Que en democracia un partido gane las
elecciones por mayoría absoluta resulta el peor de los escenarios posibles y,
paradójicamente, desemboca en una formación de gobierno de lo más
antidemocrática.
Porque se acaba gobernando sólo para los votantes de ese
partido, sea del color que sea. Y eso es vergonzoso y debería ser tipificado
como delito. Un atentado en toda regla contra la soberanía del pueblo,
comparable al que se vive en un régimen totalitario.

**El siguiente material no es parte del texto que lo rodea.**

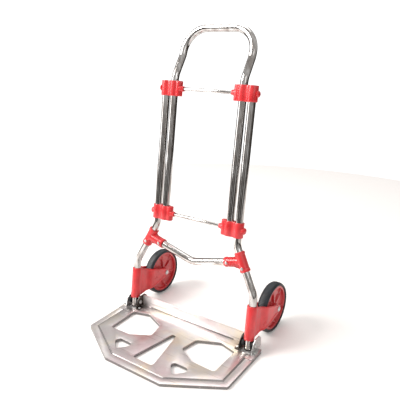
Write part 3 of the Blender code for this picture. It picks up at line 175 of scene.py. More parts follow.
def rubberFinish(name):
    mat, tree, shader, noise, bump = newFinish(name, rubberLook["black"], 0.0, 0.6)
    # bluish pale patches: dust on the rubber, and also a painted bluish highlight
    dustAndSheenMask = noise(55, 5, 0.65)
    tone = rampNode(tree, dustAndSheenMask, [(0.35, rubberLook["black"]), (0.75, rubberLook["dustAndHighlight"])])
    dress(tree, shader, tone, spread(tree, dustAndSheenMask, rubberLook["smooth"], rubberLook["rough"]))
    bump(noise(700, 3), 0.18, 0.0003)
    return mat


plateLook = {"bare": (0.74, 0.70, 0.69), "rosy": (0.68, 0.59, 0.60), "cream": (0.82, 0.73, 0.61),
             "scratch": (0.46, 0.39, 0.37), "smooth": 0.30, "rough": 0.46, "wall": 0.30, "lip": 1.12}


def plateFinish(name, shade=1.0):
    mat, tree, shader, noise, bump = newFinish(name, plateLook["bare"], 1.0 if shade == 1.0 else 0.6, 0.3)
    drift = noise(11, 4)
    tints = [tuple(min(1.0, value * shade) for value in plateLook[key]) for key in ("rosy", "bare", "cream")]
    tone = rampNode(tree, drift, [(0.35, tints[0]), (0.5, tints[1]), (0.66, tints[2])])
    brushed = noise(240, 4, 0.7, (0.05, 1.0, 1.0))
    scratches = []
    for scale, stretch, turn, start, end, depth in ((120, (0.06, 1.6, 1), 0.7, 0.66, 0.70, 0.6),
                                                    (150, (0.05, 1.4, 1), -0.9, 0.68, 0.71, 0.5)):
        streaks = noise(scale, 2, 0.5, stretch, turn)
        scratches.append(rampNode(tree, streaks, [(start, (0,)), (end, (depth,))]))
    marks = mixColours(tree, 1.0, *scratches, "ADD")
    tone = mixColours(tree, marks, tone, plateLook["scratch"])
    dress(tree, shader, tone, spread(tree, brushed, plateLook["smooth"], plateLook["rough"]))
    bump(brushed, 0.06, 0.0003)
    bump(marks, 0.10, -0.0003)
    bump(noise(22, 2), 0.12, 0.003)
    return mat


def metalFinish(name, colour, smooth, rough, scale=300):
    mat, tree, shader, noise, bump = newFinish(name, colour, 1.0, rough)
    patches = noise(scale, 4, 0.65)
    dark = tuple(value * 0.55 for value in colour)
    tone = rampNode(tree, patches, [(0.32, dark), (0.62, colour)])
    dress(tree, shader, tone, spread(tree, patches, smooth, rough))
    bump(patches, 0.10, 0.0003)
    return mat


def mouldedFinish(name, colour, rough, scale=500):
    mat, tree, shader, noise, bump = newFinish(name, colour, 0.0, rough)
    grain = noise(scale, 3)
    pale = tuple(min(1.0, value * 1.5 + 0.01) for value in colour)
    tone = rampNode(tree, grain, [(0.35, colour), (0.75, pale)])
    dress(tree, shader, tone, spread(tree, grain, rough * 0.85, min(1.0, rough * 1.15)))
    bump(grain, 0.12, 0.0003)
    return mat


chrome = chromeFinish("brightChrome", (1, 1, 0.07))
rodChrome = chromeFinish("rodChrome", (0.07, 1, 1), 0.3)
red = redFinish("redMoulding")
# wheel centres: a darker copy of the red moulding, painted shade
shadedHubRed = redFinish("shadedRedWheelCentre", 0.80, 0.05)
rubber = rubberFinish("tyreRubber")
plateMetal = plateFinish("pressedAluminium")
# a darker, less metallic copy of the plate finish: painted shade for walls, slopes, rim and underside
shadedWallMetal = plateFinish("paintedShadeAluminium", plateLook["wall"])
# a paler copy of the plate finish for the upright lip: painted light
litLipMetal = plateFinish("paintedLightAluminium", plateLook["lip"])
zinc = metalFinish("zincSteel", (0.72, 0.72, 0.71), 0.22, 0.42)
# near-black steel for the inner ears: painted shade
earShadeSteel = metalFinish("paintedShadeEarSteel", (0.11, 0.095, 0.085), 0.30, 0.55, 160)
blackPlastic = mouldedFinish("blackMoulding", (0.018, 0.018, 0.020), 0.5)
nylon = mouldedFinish("naturalNylon", (0.74, 0.72, 0.66), 0.5)
print("finishes made")


# mesh helpers
def finishMesh(name, bm, mat, body, nodes, place=leanBack, smoothAngle=38):
    bmesh.ops.remove_doubles(bm, verts=bm.verts, dist=1e-6)
    bmesh.ops.recalc_face_normals(bm, faces=bm.faces)
    mesh = bpy.data.meshes.new(name)
    bm.to_mesh(mesh)
    bm.free()
    mesh.transform(place)
    mesh.materials.append(mat)
    mesh.shade_smooth()
    mesh.set_sharp_from_angle(angle=radians(smoothAngle))
    piece = addObject(name, mesh)
    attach(piece, body)
    if nodes:
        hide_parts(*nodes)
    return piece


def squareAxes(direction):
    helper = Vector((0, 0, 1)) if abs(direction.z) < 0.9 else Vector((1, 0, 0))
    side = direction.cross(helper).normalized()
    return side, direction.cross(side).normalized()


def lathe(start, direction, profile, segments=40):
    # profile holds (along, radius) pairs; radius 0 closes it on the axis, otherwise it closes on itself
    bm = bmesh.new()
    direction = Vector(direction).normalized()
    side, other = squareAxes(direction)
    rings = []
    for along, radius in profile:
        centre = Vector(start) + direction * along
        if radius < 1e-9:
            rings.append([bm.verts.new(centre)])
            continue
        rings.append([bm.verts.new(centre + side * (radius * cos(2 * pi * k / segments))
                                   + other * (radius * sin(2 * pi * k / segments))) for k in range(segments)])
    for i, here in enumerate(rings):
        then = rings[(i + 1) % len(rings)]
        if len(here) == 1 and len(then) == 1:
            continue
        for k in range(segments):
            m = (k + 1) % segments
            if len(here) == 1:
                bm.faces.new((here[0], then[k], then[m]))
            elif len(then) == 1:
                bm.faces.new((here[k], then[0], here[m]))
            else:
                bm.faces.new((here[k], then[k], then[m], here[m]))
    return bm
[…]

En España no necesitamos más dictaduras ni
tampoco más leyes aprobadas por decreto. Lo que sí necesitamos es un gobierno
fuerte, plural, valiente, preparado, imparcial, justo y que esté integrado por
personas que se comprometan a trabajar por y para el pueblo.
En ese proyecto no
tendrían que tener cabida los vendedores de humo, ni los encantadores de
serpientes, ni los que se retan a sí mismos a conseguir la silla de la
presidencia o la cartera de algún ministerio con el único objetivo de
enriquecerse, ni tampoco los que disfrutan rescatando la mierda de sus
contrincantes de las hemerotecas para desprestigiarles durante las campañas
electorales. Todos tenemos un pasado y todos hemos cometido errores que en su
momento fueron imperdonables. Pero ahora vivimos en el presente y, si lo que
pretendemos es edificar un mejor futuro, no vamos a llegar a él mirando hacia
atrás. No somos cangrejos. Somos personas y, como tales, tenemos la obligación
de ser más responsables y de centrarnos objetivamente en lo que queremos y
embarcarnos de lleno en su consecución.
Abramos los ojos y analicemos bien lo que nos
dicen cada vez que alguien pretenda vendernos algo o convencernos de que le
apoyemos. A veces nos enredamos en los contenidos y nos olvidamos de vigilar
las formas. Las formas son más importantes de lo que pensamos. Freud decía que “uno
es dueño de lo que calla y esclavo de lo que dice”. Otros han introducido
matices en la misma frase para acabar diciendo que valemos más por lo que
callamos que por lo que proclamamos a los cuatro vientos. A veces, la mejor
manera de desarmar a un contrincante es, precisamente, hablar bien de él,
porque entonces de quien mejor estamos hablando es de nosotros mismos. Y esa
propaganda indirecta sí resulta convincente.